About fifteen miles Southeast of the town of
Salem in Southeastern Missouri, near the junction of Dent County Roads
559 & 560, a spring-fed brook begins its journey North. Before long,
the brook merges with the ‘Dry Branch’ (on the right), ‘Wofford Branch’
and ‘Carty Branch’ (both on the left) and becomes the source of the
Meramec River. For many millions of years the Meramec has been carving
its twisting, sometimes tortuous 240 mile course into the solid rock
of the Ozark Plateau, scouring its way through a deep, slowly widening
valley, bordered by limestone bluffs and steep hills. It is joined along
the way by innumerable springs, creeks, and four large tributaries,
which transform the Meramec into a one hundred yard - to two hundred
yard wide flood plane stream at its confluence with the Mighty Mississippi
eighteen miles below St. Louis.
Maramec spring (note the spelling) is the first
of the four major contributors, it pours an average volume of one hundred
million gallons of cold clear water into the Meramec per day, swelling
the river to twice its size. It is interesting to note that the Dry
Fork, which is about the same size as the Meramec in that area, loses
most of its volume underground to become a major contributor to Maramec
Spring, and in a round-about way - a major contributor to the Upper
Meramec. Over the next thirty miles, the inflows from many smaller branches
turn the river into a prime stream. Then, from the right, the translucent
waters of the second and largest of the headwater contributors, the
Courtois--(pronounced code-away)--Huzzah creek, mingles with the Meramec,
giving it the impression of a truly big river. Swirling on past Onondaga
Cave (Leasburg), Meramec State Park (Sullivan), and the Meramec Caverns
(Stanton)--all on the left-- the Meramec receives the cloudy waters
of the Bourbeuse River--its only major contributor from the west.

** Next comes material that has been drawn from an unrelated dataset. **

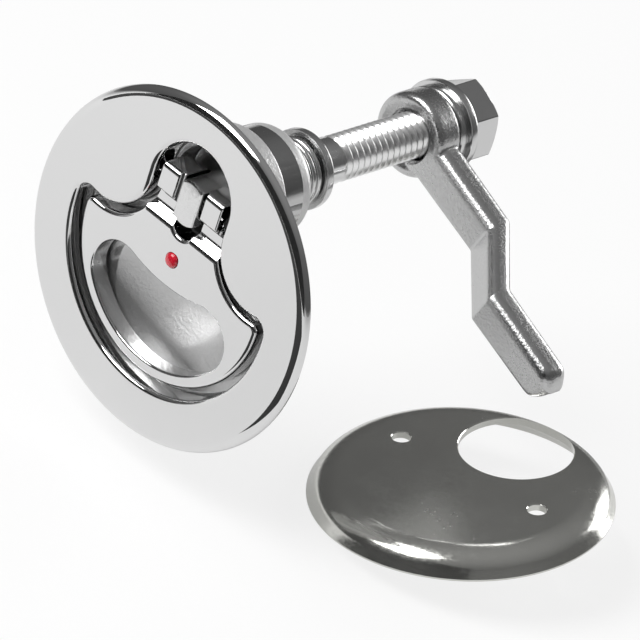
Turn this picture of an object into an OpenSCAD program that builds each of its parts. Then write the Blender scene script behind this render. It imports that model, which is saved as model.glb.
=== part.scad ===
// Flush pull latch with a turning lift handle, a sprung spindle, a joggled cam arm and a loose backing plate.
// The spindle runs along +Y, the polished face looks along -Y and the handle hangs down along -Z.
// The origin is the centre of the face plate, in the plane where its back seats on the hatch.

/* [Face plate] */
// Diameter of the face plate
face_d = 76; // [72:1:84]
// Thickness of the face plate
face_t = 2; // [1.6:0.1:3]
// Width of the rounded rim of the face plate
rim_w = 2.2; // [1:0.1:3]

/* [Recess] */
// Height of the spindle above the centre of the face plate
spindle_z = 16.4; // [15:0.1:18]
// Radius of the round end of the recess, round the spindle head
lobe_r = 10.5; // [10:0.1:12]
// Height of the round end's centre above the spindle
lobe_rise = 2.4; // [1:0.1:3]
// Radius of the pan's round lower edge
pan_r = 27.4; // [26.8:0.1:29]
// Height of the centre of that edge
pan_z = 0.6; // [0:0.1:1]
// Radius of the hollow curves between the round end and the pan's shoulders
shoulder_r = 11; // [9:0.1:12]
// Height of the centres of those hollow curves
shoulder_z = 15.4; // [14.5:0.1:17]
// Radius of the pan's shoulders
horn_r = 3; // [2:0.1:4]
// Rounding where the recess meets the polished face
mouth_r = 1.1; // [0.6:0.1:1.5]
// Depth of the pan's ledge behind the seating plane
ledge_y = 4.2; // [4:0.1:4.6]
// Radius of the spherical finger dish
dish_r = 40; // [39:0.5:41]
// Depth of the finger dish behind the seating plane
dish_y = 7.8; // [6:0.1:8.5]
// Height of the middle of the finger dish
dish_z = -9.4; // [-9.6:0.1:-9.2]
// Radius of that deep pocket's round upper end
pocket_r = 10; // [10:0.1:10.2]
// Lower end of the deep pocket
pocket_z = 8; // [7.4:0.1:8.2]

/* [Housing back] */
// Radius of the round body that fills the cut-out in the hatch
spigot_r = 31; // [30.8:0.1:31.4]
// Wall of that round body
spigot_wall = 2.6; // [2.5:0.1:3]
// Wall behind and beside the pan
pan_wall = 1.8; // [1.5:0.1:2]
// Radius of the thick round body behind the spindle head
head_r = 14; // [13.6:0.1:14.2]
// Wall behind the pocket floor
floor_wall = 3.1; // [2.5:0.1:4]
// Radius of the spindle boss
boss_r = 11.8; // [11:0.1:12.5]
// Depth of the boss end behind the seating plane
boss_y = 23; // [20:0.5:26]
// Rounding of the boss end
boss_round = 2; // [1:0.1:2.5]
// Half of the distance between the two screw bosses
screw_x = 18.9; // [17:0.1:20]
// Height of the screw bosses
screw_z = 2; // [1:0.1:3]
// Depth of the screw bosses' ends behind the seating plane
screw_boss_y = 12; // [11:0.5:14]
// Radius of the screw bosses
screw_boss_r = 4; // [3.5:0.1:4.5]
// Radius of the tapped holes
tap_r = 1.65; // [1.2:0.05:2.1]
// Depth of the tapped holes
tap_depth = 5; // [4:0.5:5.5]

/* [Handle] */
// Distance of the handle's face behind the polished face
handle_sink = 1; // [0.6:0.1:1.3]
// Thickness of the handle's plate
handle_t = 4.6; // [3.6:0.1:4.7]
// Gap between the handle and the pan's lower edge
handle_gap = 2.2; // [1.5:0.1:3]
// Half of the neck's width
neck_x = 9.4; // [9.3:0.1:9.6]
// Radius of the hollow curves beside the neck
neck_r = 12.2; // [10:0.1:12.6]
// Height of the centres of those hollow curves
neck_z = 14.4; // [12.6:0.1:15]
// Radius of the handle's two horns
handle_horn_r = 1.9; // [1.5:0.1:2.4]
// Width of the rim left below the finger opening
grip_w = 2.8; // [2.4:0.1:3.5]
// Radius of the finger opening's two ends
grip_end_r = 7; // [6:0.1:7.5]
// Half of the distance between those ends
grip_end_x = 12; // [11:0.1:12.4]
// Height of the opening's upper edge, in its middle
grip_top_z = -3.8; // [-5:0.1:-3.5]

/* [Ears and pivot] */
// Width of each ear
ear_w = 5.5; // [5:0.1:5.5]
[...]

As
the darker waters flow on, the valley widens, and the river becomes
a series of long, slow, wide pools, connected by short, fast, riffles.
Around twenty-five miles below the Bourbeuse River confluence, the last
major contributor, the Big River, flows into the Meramec from the right.
Now, even wider and more sluggish, it enters the Mississippi flood-plain,
and wends its way another thirty miles before draining into the Mississippi.